▸ **Work to complete**: Each line that contains the word "into" counts once; give the total for the records below and nothing else.

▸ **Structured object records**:
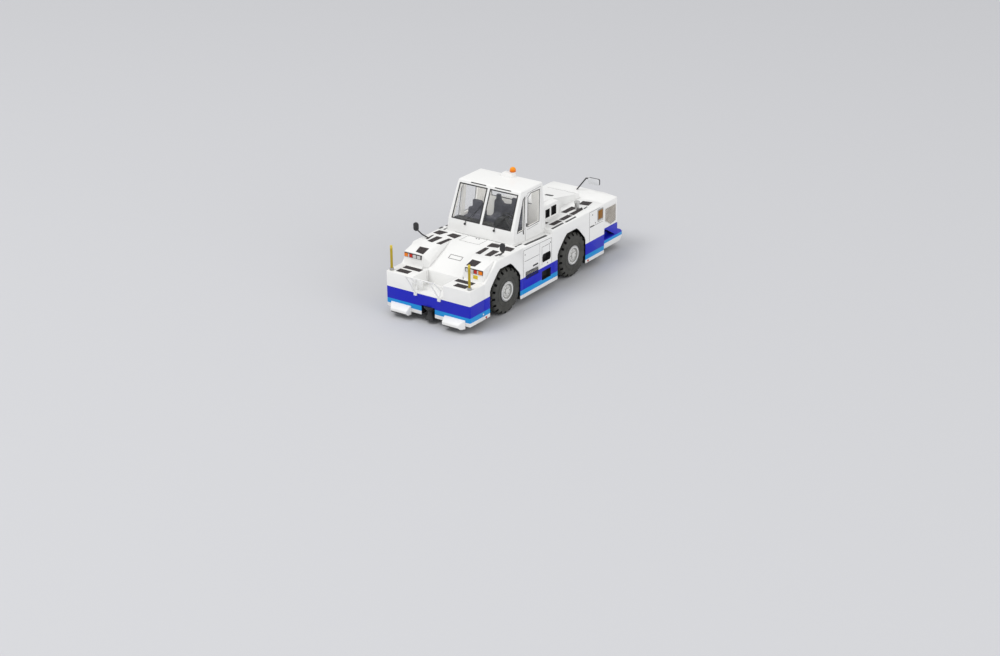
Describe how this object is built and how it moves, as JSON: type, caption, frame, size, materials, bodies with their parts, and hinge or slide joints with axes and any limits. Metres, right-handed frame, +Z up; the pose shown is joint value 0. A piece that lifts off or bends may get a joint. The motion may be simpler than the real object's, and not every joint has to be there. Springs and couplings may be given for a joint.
{
  "type": "scale model of an airport tow tractor",
  "caption": "Small display model of a low, heavy airport towing tractor: white body with blue stripes, raised glazed cab, sloping engine hood, free rolling wheels on two axles.",
  "frame": {"origin": "centre of the bounding box's base, on the ground plane", "axes": "+X to the tractor's left, +Y rearwards, +Z up; the front faces -Y"},
  "size_m": [0.024, 0.0661, 0.0267],
  "materials": {
    "body_paint": "gloss white, with stripes in white, light blue and deep blue along the lower sides",
    "black_plastic": "satin black moulded plastic",
    "cab_interior": "matt dark grey-blue",
    "glazing": "clear glazing",
    "clear_lens": "clear lens",
    "amber_lens": "orange translucent plastic",
    "red_lens": "red translucent plastic",
    "pole_paint": "olive yellow",
    "grey_plastic": "light grey",
    "grille": "beige-grey mesh",
    "hub_plastic": "light grey",
    "tyre": "matt dark grey",
    "axle_steel": "plain steel"
  },
  "bodies": {
    "body": {"chassis": "black_plastic", "front_bumper": "body_paint", "front_deck": "body_paint", "wing_front_left": "body_paint", "wing_front_right": "body_paint", "side_box_left": "body_paint", "side_box_right": "body_paint", "wing_rear_left": "body_paint", "wing_rear_right": "body_paint", "rear_deck": "body_paint", "engine_hood": "body_paint", "air_intake": "body_paint", "rear_body": "body_paint", "rear_bumper": "body_paint", "rear_grilles": "grille", "front_coupling": "black_plastic", "rear_coupling": "black_plastic", "bumper_shoes": "body_paint", "hoop_guard": "body_paint", "recess_plate": "body_paint", "marker_poles": "pole_paint", "pole_sockets": "grey_plastic", "lamp_bars": "black_plastic", "amber_lenses": "amber_lens", "red_lenses": "red_lens", "clear_lenses": "clear_lens", "cab_front": "body_paint", "cab_side_left": "body_paint", "cab_side_right": "body_paint", "cab_rear": "body_paint", "cab_roof": "body_paint", "windscreen": "glazing", "side_glass": "glazing", "rear_glass": "glazing", "cab_floor": "cab_interior", "dashboard": "cab_interior", "steering_wheel": "cab_interior", "seats": "cab_interior", "beacon_base": "body_paint", "beacon_lens": "amber_lens", "deck_mirrors": "black_plastic", "rear_mirror": "black_plastic", "filler_neck": "axle_steel"},
    "front_wheels": {"front_axle": "axle_steel", "hub_front_left": "hub_plastic", "hub_front_right": "hub_plastic", "tyre_front_left": "tyre", "tyre_front_right": "tyre"},
    "rear_wheels": {"rear_axle": "axle_steel", "hub_rear_left": "hub_plastic", "hub_rear_right": "hub_plastic", "tyre_rear_left": "tyre", "tyre_rear_right": "tyre"}
  },
  "joints": [
    {"name": "front_axle_spin", "type": "hinge", "parent": "body", "child": "front_wheels", "pos_m": [0, -0.01535, 0.0051], "axis": [1, 0, 0], "continuous": true},
    {"name": "rear_axle_spin", "type": "hinge", "parent": "body", "child": "rear_wheels", "pos_m": [0, 0.0104, 0.0051], "axis": [1, 0, 0], "continuous": true}
  ]
}
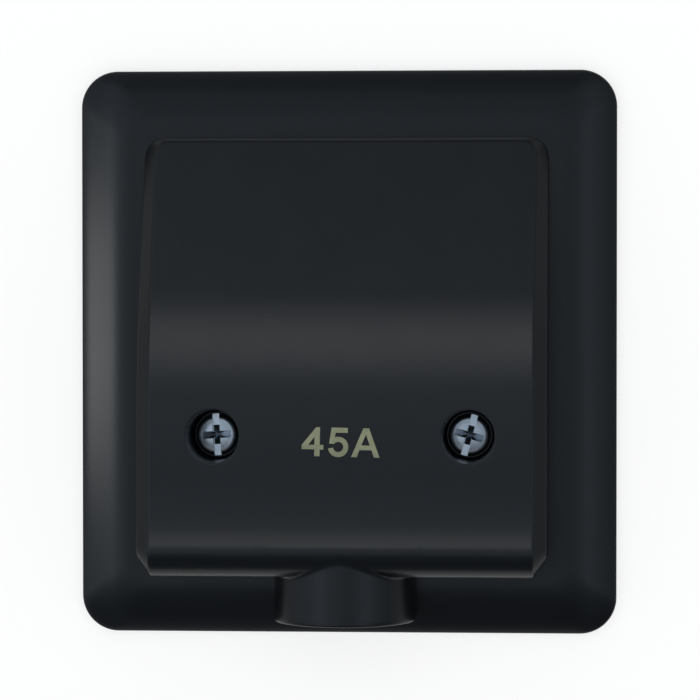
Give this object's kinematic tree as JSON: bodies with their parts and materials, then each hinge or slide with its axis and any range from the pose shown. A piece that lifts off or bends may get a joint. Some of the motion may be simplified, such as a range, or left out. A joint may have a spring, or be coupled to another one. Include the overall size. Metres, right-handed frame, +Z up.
{
  "type": "flex outlet plate",
  "caption": "Square wall outlet plate with a domed rim, a sloping hood over its terminals and an arched spout below for a cooker's flexible cord.",
  "frame": {"origin": "on the wall plane, midway between the two box screws", "axes": "+X to the right and +Z up as seen from the room, +Y into the wall; the front faces -Y"},
  "size_m": [0.091, 0.0358, 0.0954],
  "materials": {
    "black_gloss": "semi-gloss moulded black",
    "black_matt": "matt moulded",
    "white_thermoset": "dull thermoset moulding",
    "brass": "as turned",
    "plated_steel": "bright zinc plate"
  },
  "bodies": {
    "root": {"base_moulding": "black_matt", "front_plate": "black_gloss", "hood": "black_gloss", "terminal_block": "white_thermoset", "live_terminal": "brass", "earth_terminal": "brass", "neutral_terminal": "brass", "block_screw_left": "plated_steel", "block_screw_right": "plated_steel", "hood_screw_left": "plated_steel", "hood_screw_right": "plated_steel", "hood_insert_left": "brass", "hood_insert_right": "brass", "cord_clamp_insert_left": "brass", "cord_clamp_insert_right": "brass"},
    "cord_clamp": {"cord_clamp_bar": "black_matt", "cord_clamp_screw_left": "plated_steel", "cord_clamp_screw_right": "plated_steel"},
    "live_flex_screw": {"live_flex_screw": "plated_steel"},
    "live_feed_screw": {"live_feed_screw": "plated_steel"},
    "earth_flex_screw": {"earth_flex_screw": "plated_steel"},
    "earth_feed_screw": {"earth_feed_screw": "plated_steel"},
    "neutral_flex_screw": {"neutral_flex_screw": "plated_steel"},
    "neutral_feed_screw": {"neutral_feed_screw": "plated_steel"}
  },
  "joints": [
    {"name": "cord_clamp_travel", "type": "slide", "parent": "root", "child": "cord_clamp", "axis": [0, 1, 0], "range_m": [0, 0.0042]},
    {"name": "live_flex_screw_travel", "type": "slide", "parent": "root", "child": "live_flex_screw", "axis": [0, 1, 0], "range_m": [0, 0.0044]},
    {"name": "live_feed_screw_travel", "type": "slide", "parent": "root", "child": "live_feed_screw", "axis": [0, 1, 0], "range_m": [0, 0.0044]},
    {"name": "earth_flex_screw_travel", "type": "slide", "parent": "root", "child": "earth_flex_screw", "axis": [0, 1, 0], "range_m": [0, 0.0044]},
    {"name": "earth_feed_screw_travel", "type": "slide", "parent": "root", "child": "earth_feed_screw", "axis": [0, 1, 0], "range_m": [0, 0.0044]},
    {"name": "neutral_flex_screw_travel", "type": "slide", "parent": "root", "child": "neutral_flex_screw", "axis": [0, 1, 0], "range_m": [0, 0.0044]},
    {"name": "neutral_feed_screw_travel", "type": "slide", "parent": "root", "child": "neutral_feed_screw", "axis": [0, 1, 0], "range_m": [0, 0.0044]}
  ]
}
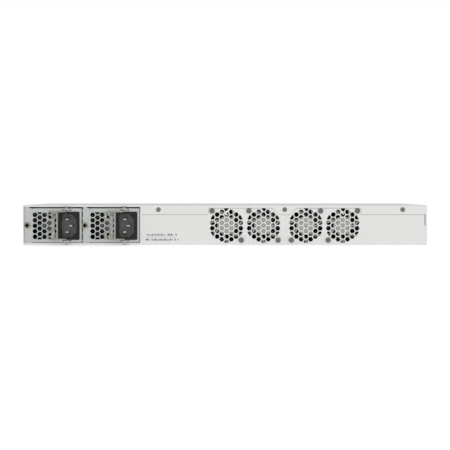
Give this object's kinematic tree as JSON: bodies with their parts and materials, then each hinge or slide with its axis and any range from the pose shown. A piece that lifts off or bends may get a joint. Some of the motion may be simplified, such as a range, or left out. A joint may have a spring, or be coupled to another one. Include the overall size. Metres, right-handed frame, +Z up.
{
  "type": "rackmount network switch",
  "caption": "Shallow one-unit rackmount network switch with rear fans behind honeycomb vents, slide-in power supplies and port cages on the front",
  "frame": {"origin": "middle of the chassis underside, midway between the rear panel and the front panel", "axes": "+Z up, the rear panel with the fans and power supplies faces -Y, the ports face +Y, +X is to the right as seen from the rear"},
  "size_m": [0.4826, 0.3185, 0.044],
  "materials": {
    "painted_steel": "light grey powder coat, fine texture",
    "zinc_steel": "zinc-plated sheet, satin",
    "screw_steel": "dark satin screws",
    "fan_screw_steel": "satin zinc screws",
    "bent_steel": "bright bent bar and wire",
    "bronze_screw": "bronze-plated knurled head",
    "black_nylon": "black moulded nylon",
    "pin_metal": "bright plated pins",
    "fan_black": "black moulded plastic",
    "fan_grey": "light grey moulded plastic",
    "lead_white": "white insulation",
    "spring_metal": "plated spring strip",
    "circuit_board": "green solder mask",
    "chip_black": "moulded package",
    "heatsink_aluminium": "extruded, natural",
    "cage_steel": "stamped cage sheet",
    "light_pipe": "clear light pipe",
    "rail_plastic": "black slide rail",
    "button_grey": "dark grey button"
  },
  "bodies": {
    "chassis": {"chassis_base": "painted_steel", "rear_panel": "painted_steel", "top_cover": "painted_steel", "front_panel": "painted_steel", "intake_grille": "painted_steel", "rack_ear_left": "painted_steel", "rack_ear_right": "painted_steel", "bay_divider": "zinc_steel", "screw_flanges": "zinc_steel", "bay_rails": "rail_plastic", "emi_fingers": "spring_metal", "cover_screws": "screw_steel", "side_screws": "screw_steel", "ear_screws": "screw_steel", "fan_screws": "fan_screw_steel", "fan_leads": "lead_white", "fan_1_frame": "fan_grey", "fan_2_frame": "fan_grey", "fan_3_frame": "fan_grey", "fan_4_frame": "fan_grey", "main_board": "circuit_board", "board_standoffs": "zinc_steel", "board_screws": "screw_steel", "switch_chip": "chip_black", "switch_heatsink": "heatsink_aluminium", "cpu_heatsink": "heatsink_aluminium", "memory_module": "circuit_board", "power_connectors": "black_nylon", "qsfp_cages": "cage_steel", "sfp_cages": "cage_steel", "rj45_jacks": "cage_steel", "light_pipes": "light_pipe", "reset_switch": "chip_black"},
    "fan_1_impeller": {"fan_1_impeller": "fan_black"},
    "fan_2_impeller": {"fan_2_impeller": "fan_black"},
    "fan_3_impeller": {"fan_3_impeller": "fan_black"},
    "fan_4_impeller": {"fan_4_impeller": "fan_black"},
    "psu_1": {"psu_1_case": "zinc_steel", "psu_1_faceplate": "zinc_steel", "psu_1_bail_tabs": "zinc_steel", "psu_1_inlet": "black_nylon", "psu_1_inlet_pins": "pin_metal", "psu_1_handle": "bent_steel", "psu_1_board": "circuit_board", "psu_1_fan_frame": "fan_black"},
    "psu_1_fan_impeller": {"psu_1_fan_impeller": "fan_black"},
    "psu_1_thumbscrew": {"psu_1_thumbscrew": "bronze_screw"},
    "psu_1_bail": {"psu_1_bail": "bent_steel"},
    "psu_2": {"psu_2_case": "zinc_steel", "psu_2_faceplate": "zinc_steel", "psu_2_bail_tabs": "zinc_steel", "psu_2_inlet": "black_nylon", "psu_2_inlet_pins": "pin_metal", "psu_2_handle": "bent_steel", "psu_2_board": "circuit_board", "psu_2_fan_frame": "fan_black"},
    "psu_2_fan_impeller": {"psu_2_fan_impeller": "fan_black"},
    "psu_2_thumbscrew": {"psu_2_thumbscrew": "bronze_screw"},
    "psu_2_bail": {"psu_2_bail": "bent_steel"},
    "reset_button": {"reset_button": "button_grey"}
  },
  "joints": [
    {"name": "fan_1_spin", "type": "hinge", "parent": "chassis", "child": "fan_1_impeller", "pos_m": [0.00175, -0.135, 0.0216], "axis": [0, 1, 0], "continuous": true},
    {"name": "fan_2_spin", "type": "hinge", "parent": "chassis", "child": "fan_2_impeller", "pos_m": [0.04215, -0.135, 0.0216], "axis": [0, 1, 0], "continuous": true},
    {"name": "fan_3_spin", "type": "hinge", "parent": "chassis", "child": "fan_3_impeller", "pos_m": [0.08865, -0.135, 0.0216], "axis": [0, 1, 0], "continuous": true},
    {"name": "fan_4_spin", "type": "hinge", "parent": "chassis", "child": "fan_4_impeller", "pos_m": [0.12905, -0.135, 0.0216], "axis": [0, 1, 0], "continuous": true},
    {"name": "psu_1_slide", "type": "slide", "parent": "chassis", "child": "psu_1", "axis": [0, -1, 0], "range_m": [0, 0.19]},
    {"name": "psu_1_fan_spin", "type": "hinge", "parent": "psu_1", "child": "psu_1_fan_impeller", "pos_m": [-0.1946, -0.135, 0.02135], "axis": [0, 1, 0], "continuous": true},
    {"name": "psu_1_thumbscrew_turn", "type": "hinge", "parent": "psu_1", "child": "psu_1_thumbscrew", "pos_m": [-0.2166, -0.1485, 0.02175], "axis": [0, 1, 0], "continuous": true},
    {"name": "psu_1_bail_swing", "type": "hinge", "parent": "psu_1", "child": "psu_1_bail", "pos_m": [-0.1732, -0.153, 0.02185], "axis": [0, 0, 1], "range_deg": [0, 110]},
    {"name": "psu_2_slide", "type": "slide", "parent": "chassis", "child": "psu_2", "axis": [0, -1, 0], "range_m": [0, 0.19]},
    {"name": "psu_2_fan_spin", "type": "hinge", "parent": "psu_2", "child": "psu_2_fan_impeller", "pos_m": [-0.1314, -0.135, 0.02135], "axis": [0, 1, 0], "continuous": true},
    {"name": "psu_2_thumbscrew_turn", "type": "hinge", "parent": "psu_2", "child": "psu_2_thumbscrew", "pos_m": [-0.1534, -0.1485, 0.02175], "axis": [0, 1, 0], "continuous": true},
    {"name": "psu_2_bail_swing", "type": "hinge", "parent": "psu_2", "child": "psu_2_bail", "pos_m": [-0.11, -0.153, 0.02185], "axis": [0, 0, 1], "range_deg": [0, 110]},
    {"name": "reset_press", "type": "slide", "parent": "chassis", "child": "reset_button", "axis": [0, -1, 0], "range_m": [0, 0.0005], "stiffness_N_per_m": 400, "springref_m": -0.001}
  ]
}
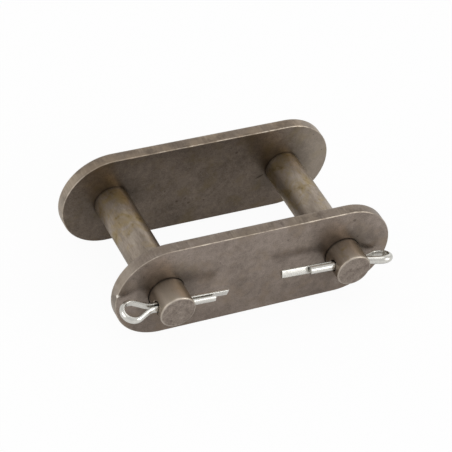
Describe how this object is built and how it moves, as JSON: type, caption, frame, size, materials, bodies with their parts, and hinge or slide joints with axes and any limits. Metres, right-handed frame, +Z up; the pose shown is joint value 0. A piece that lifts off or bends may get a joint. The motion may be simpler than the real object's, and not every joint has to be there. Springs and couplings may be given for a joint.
{
  "type": "chain connecting link",
  "caption": "Cottered connecting link of a steel roller chain: two obround plates joined by two round pins, the loose cover plate kept on by split cotters.",
  "frame": {"origin": "halfway between the axes of the two pins and halfway between the facing sides of the two plates, at half the plates' height", "axes": "+X along the pitch line from the left pin to the right pin, -Y along the pins towards their free ends, +Z up across the plates"},
  "size_m": [0.0647, 0.0398, 0.0228],
  "materials": {
    "plate_steel": "dull grey-brown mill finish, finely mottled",
    "pin_steel": "ground steel, slightly stained golden brown by heat",
    "zinc_wire": "bright zinc plating"
  },
  "bodies": {
    "pin_link": {"pin_link_plate": "plate_steel", "left_pin": "pin_steel", "right_pin": "pin_steel"},
    "cover": {"cover_plate": "plate_steel"},
    "left_cotter": {"left_cotter": "zinc_wire"},
    "right_cotter": {"right_cotter": "zinc_wire"}
  },
  "joints": [
    {"name": "cover_slide", "type": "slide", "parent": "pin_link", "child": "cover", "axis": [0, -1, 0], "range_m": [-0.0267, 0.0006]},
    {"name": "left_cotter_pull", "type": "slide", "parent": "pin_link", "child": "left_cotter", "axis": [-0.9987, 0, 0.0506], "range_m": [0, 0.0166]},
    {"name": "right_cotter_pull", "type": "slide", "parent": "pin_link", "child": "right_cotter", "axis": [0.9984, 0, -0.0558], "range_m": [0, 0.02]}
  ]
}
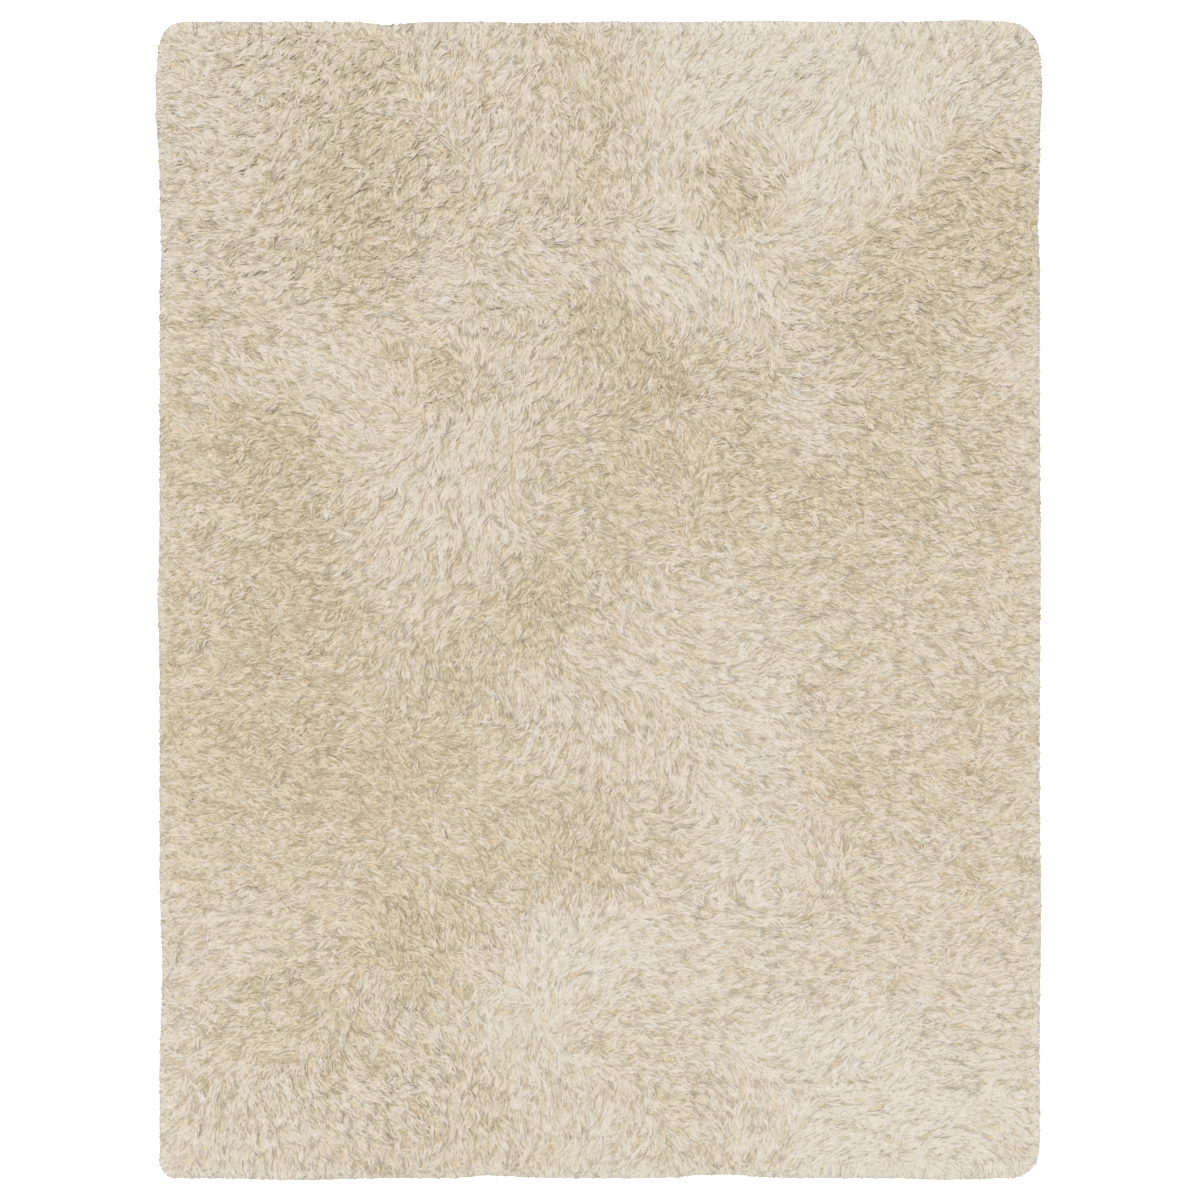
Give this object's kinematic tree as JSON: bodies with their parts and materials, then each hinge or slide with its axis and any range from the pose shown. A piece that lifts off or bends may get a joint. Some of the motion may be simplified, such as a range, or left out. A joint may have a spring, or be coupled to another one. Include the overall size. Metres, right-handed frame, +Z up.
{
  "type": "shag rug",
  "caption": "Rectangular wool shag rug lying flat, with long cream pile that leans over its edges and rounded, slightly uneven corners.",
  "frame": {"origin": "middle of the flat underside, where the rug lies on the floor", "axes": "+Z up out of the pile, +Y along the rug's length, +X across its width"},
  "size_m": [2.4574, 3.2106, 0.046],
  "materials": {
    "pile_wool": "matte cream wool pile",
    "ground_weave": "matte plain-woven wool ground"
  },
  "bodies": {
    "root": {"shag_rug": "pile_wool"}
  },
  "joints": []
}
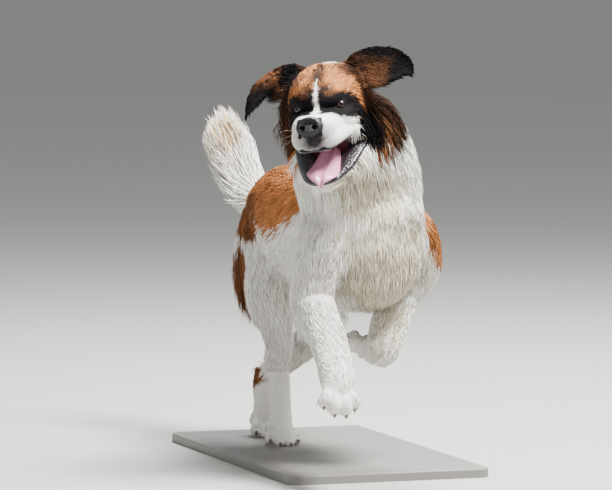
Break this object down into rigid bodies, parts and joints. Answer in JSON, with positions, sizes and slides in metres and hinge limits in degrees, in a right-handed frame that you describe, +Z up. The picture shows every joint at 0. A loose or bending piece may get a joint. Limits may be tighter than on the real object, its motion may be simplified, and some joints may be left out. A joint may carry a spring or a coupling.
{
  "type": "saint bernard dog model on a display base",
  "caption": "Life-size still model of a long-coated Saint Bernard bounding forward with its mouth open, on a plain flat base.",
  "frame": {"origin": "centre of the base's underside", "axes": "+Z up, -Y the way the dog's body faces, +X the dog's left side"},
  "size_m": [0.5753, 1.261, 1.0634],
  "materials": {
    "white_coat": "long soft coat, matt",
    "rust_coat": "long soft coat, matt",
    "dark_coat": "soft short coat, matt",
    "nose_leather": "moist, satin",
    "tongue_skin": "moist, satin",
    "eye_glass": "polished",
    "painted_wood": "matt paint"
  },
  "bodies": {
    "root": {"head": "rust_coat", "lower_jaw": "white_coat", "neck": "white_coat", "torso": "white_coat", "tail": "white_coat", "foreleg_left": "white_coat", "foreleg_right": "white_coat", "hindleg_left": "white_coat", "hindleg_right": "white_coat", "ear_left": "dark_coat", "ear_right": "dark_coat", "eye_left": "eye_glass", "eye_right": "eye_glass", "nose": "nose_leather", "tongue": "tongue_skin", "stand_base": "painted_wood"}
  },
  "joints": []
}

▸ **Complete answer**: 2